Where farmers apply themselves to karakul farming and the majority of lambs are slaughtered soon after birth more ewes can be kept on the same veld, since there are no young sheep, which have to be raised until they react slaughtering age. The productive life of the ewe is long and consequently replacement by young ewes takes place slowly
As a result of long distances and poor transport conditions is far more easy to transport a large number of pelts by motor car than to market slaughter sheep by ordinary transport facilities, since slaughter sheep which have to be driven over long distances lose weight and, consequently, the quality of the meat is reduced.
In times of drought when normally lambs cannot be raised and frequently have to be slaughtered, from sheer necessity, the karakul lamb realises its usual income as the pelts do not decrease in value as a result of drought.
Since more lambing ewes can be kept, it is easier to apply veld management and improve the veld, as the total number of sheep on the farm is smaller.
From the foregoing it would appear that karakul sheep cannot make any contribution to the mutton market but that is by no means the case. During the past few months the vigour d of karakul lambs under reasonably e normal veld conditions was investigated at the Grootfontein College of Agriculture, and it came to light that the mutton production capacity of the karakul is fairly high and compares favourably with that of other breeds is under veld conditions.
Gains in Weight
The lambs weighed, were those born on and after 2nd August, the weights being taken on 20th November when all the lambs were weaned. The oldest lamb therefore was only 108 days old when weaned. The average daily weight increase of the lambs was determined by taking 10 lb. as the average birth weight and then subtracting this from the weaning weight of each lamb and dividing this weight by the age in days of each lamb. In this way the following results were obtained: -
(1) Lambs of crossbred ewes (fourth to sixth cross) average increase per day 0.44 lb. (maximum) 0.54 lb., minimum 0.32 lb.).
(2) Lambs of purebred karakul ewes - average increase per day:-
(a) Ram lambs 0.56 lb. (maximum 0.67 lb., minimum 0.34 lb.).
(b) Ewe lambs 0.47 lb. (maximum 0.55 lb., minimum 0.35 lb.).
(3) All lambs average an increase per day of 0.48 lb. (maximum 0.67 lb., minimum 0.32 lb.).
From the above figures it is clear that, on an average, the lambs gained almost half-a-pound in weight per day, the best weight increase being two-thirds of a pound. If the birth weight it is not subtracted to obtain the average daily weight increases, the heaviest lamb reached the amazing weight of 78 lb. at weaning. This weight was not the exception, since of a total of 77 lambs, no fewer than 21 (i.e. 27.2 per cent) weighed more than 60 lb. on the day of weaning and 16 (or 20.8 per cent) between 55 and 60 lb.

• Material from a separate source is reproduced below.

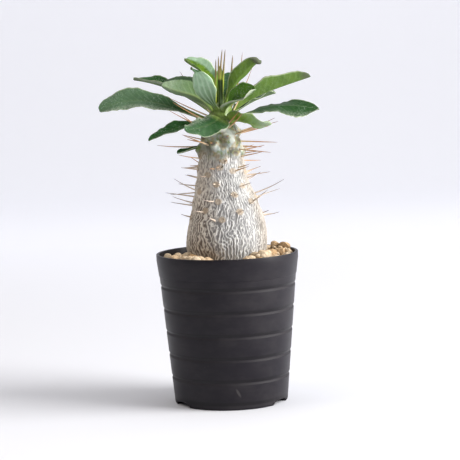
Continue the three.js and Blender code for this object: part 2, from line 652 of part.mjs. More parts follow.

On comparing the average daily weight increase of lambs bred from cross- and purebred ewes respectively, it will be found that the weight increase of the lambs of the latter was more rapid than that of those of the former under similar veld conditions, which is ample proof that the vigour was not transmitted from the original foundation ewes, viz. the Blackhead Persian ewe, but from the purebred karakul sheep.
Weight increases such as the abovementioned are possible only because the karakul ewe is a particularly good producer of milk and the lamb has the inherent character for rapidly putting on weight.
Karakuls for Mutton Production
These figures indicate that the karakul can play a role and an important one at that in the mutton production of the country, thus solving the problem of inadequate mutton supplies for national nutrition.
In addition. it holds out the possibility that should the market for pelts drop to an unprofitable level which within limits seems most unlikely since large areas of the globe must make use of pelts as clothing against the cold a switch-over to mutton production will be easy.
It is however essential to the karakul farmer to make use of this vigour of the lamb now while prices are high and not to slaughter lambs with pelts of poor quality but to raise them as slaughter lambs in years when veld conditions permit. and on reaching the slaughter weight of 65 to 70 lb. to sell them immediately. By following this practice there will be a smaller percentage of poor pelts on the pelts market and the mutton market will be supplied to the advantage of the farmer as a slaughter sheep will ensure a higher income than a poor pelt.
The karakul sheep has the potentialities of feeding and clothing the nation, but circumstances to a great extent beyond human control will determine the form of contribution namely mutton or pelts.